A Simple Way to Get Your Leadership Team Aligned on Strategy (via Harvard Business Review)

This reminds me of Planning Poker… Poll (or otherwise survey) people involved in a change and see where they are on the spectrum (e.g., how much money do you think we should invest in developing a machine learning strategy), then talk to the outliers to learn what you or others may not have considered.

How to Break Bad Management Habits before They Hit the Next Generation of Leaders (via TED)

  • “The chains of habit are too light to be felt until they’re too light to be broken.” — Warren Buffett
  • The pejorative term “middle managers” should be rethought; these are the folks in the pipeline to the C-suite
  • Values of future leaders: speed, flexibility, trust, cooperation
  • The old command-and-control mindset isn’t going to work. What got us here won’t get us there.
  • Future leaders are practicing bad management because they’re under the microscope by those above them; acting like their bosses gets them promoted.
  • On the job learning is best, but our role models need to be updated, and our work environments are always being disrupted by change.
  • Solution: pilot different ways of doing things and ask for management support to let you try/learn.
  • You can’t trust people to make good decisions if you don’t let them practice.
  • Solution: Get outside coaches to (1) prevent the blind leading the blind, and (2) look at interactions between leadersinstead of with the leaders individually.

Why We’re Drawn to Leaders Who Emphasize the Negative (via Harvard Business Review)

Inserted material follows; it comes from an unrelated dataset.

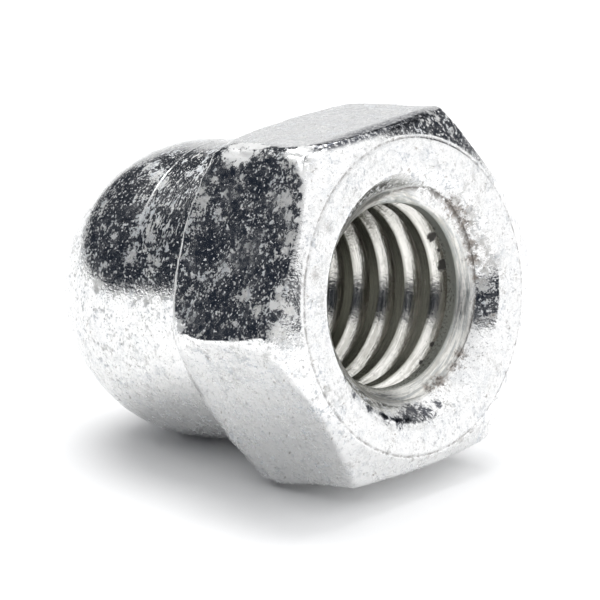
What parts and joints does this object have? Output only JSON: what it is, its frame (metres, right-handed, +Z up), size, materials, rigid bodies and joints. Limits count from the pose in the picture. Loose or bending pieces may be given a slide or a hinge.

The research in this article was about whether people interpret naysaying (negating, refuting, criticizing) as a power-signaling cue. “And though they perceived naysayers as less likeable and no more competent than cheerleaders or leaders who made more neutral statements, the participants nevertheless endorsed them as leaders…” The caveat is that once in power, people’s opinions of that leader can change. There also seems to be a relationship between disadvantaged people and naysayers.

Attracting people to work for you (via Software Lead Weekly)

  • Direct applicants — make a solid job description; what they can learn/experience from you? look for adaptability; post broadly on several sites
  • Recruiters — get recommendations from colleagues; meet them first; make sure they’ll represent your company well
  • Community outreach — this is a long game; you can start small by sponsoring food at meetups
  • Referrals — high-quality people wouldn’t recommend people they wouldn’t want to work with; have an incentive program; can decrease diversity and create cliques of friends though

Process

How to Embrace Change Using Emotional Intelligence (via Harvard Business Review)

  1. Identify the source of your resistance; this involves self-awareness and can help you pinpoint the root of the problem
  2. Question the basis of your emotional response; ask yourself whether your “stories” are true
  3. Own your part in the situation; how does your attitude and behavior contribute to your experience of the change?
  4. Turn up your positive outlook; where are the opportunities with this change, and how will they help me and others?

How Mindfulness Can Help Engineers Solve Problems (via Harvard Business Review)

Having taken an 8-week course on mindfulness-based stress reduction (MBSR), this article piqued my interest. The premise on engineering is that it requires divergent (instead of linear) thinking, and that being receptive to new ideas and having less judgment will result in more creative solutions. This study showed that mindfulness increased the originality of ideas, but not the number. It was noted that the mindfulness training was limited, though; anecdotally and personally I don’t believe meditation is something you can do successfully after a brief training session. It’s difficult for me to tell whether the increased attention on mindfulness (many Fortune 100 companies are integrating it into the workplace) is warranted or just a trend.

Security

Privacy and Cybersecurity Are Converging. Here’s Why That Matters for People and for Companies. (via Harvard Business Review)

Unauthorized access is a big threat, but the biggest risk is unintended inferences. 2018 was an interesting year with the Cambridge Analytica / Facebook scandal and GDPR being put into effect. Mishandling privacy can seriously impact a company’s bottom line, regulations will have to be better defined (or created), and companies/employees will need better awareness.

Technology

DevOps: The Big Picture (via Understanding DevOps skills path)

Short, technology-agnostic introduction to what DevOps is and the problems (especially types of waste) it aims to address. I liked that it addressed the company culture aspect — i.e., DevOps isn’t something you hire for or buy; you need to understand where you are now and what could work better. The course also addresses common objections to DevOps and how to approach those. The last module covers a broad suite of tools that help with collaboration, planning, issue tracking, monitoring, configuration management, source control, development environments, continuous integration, and deployment.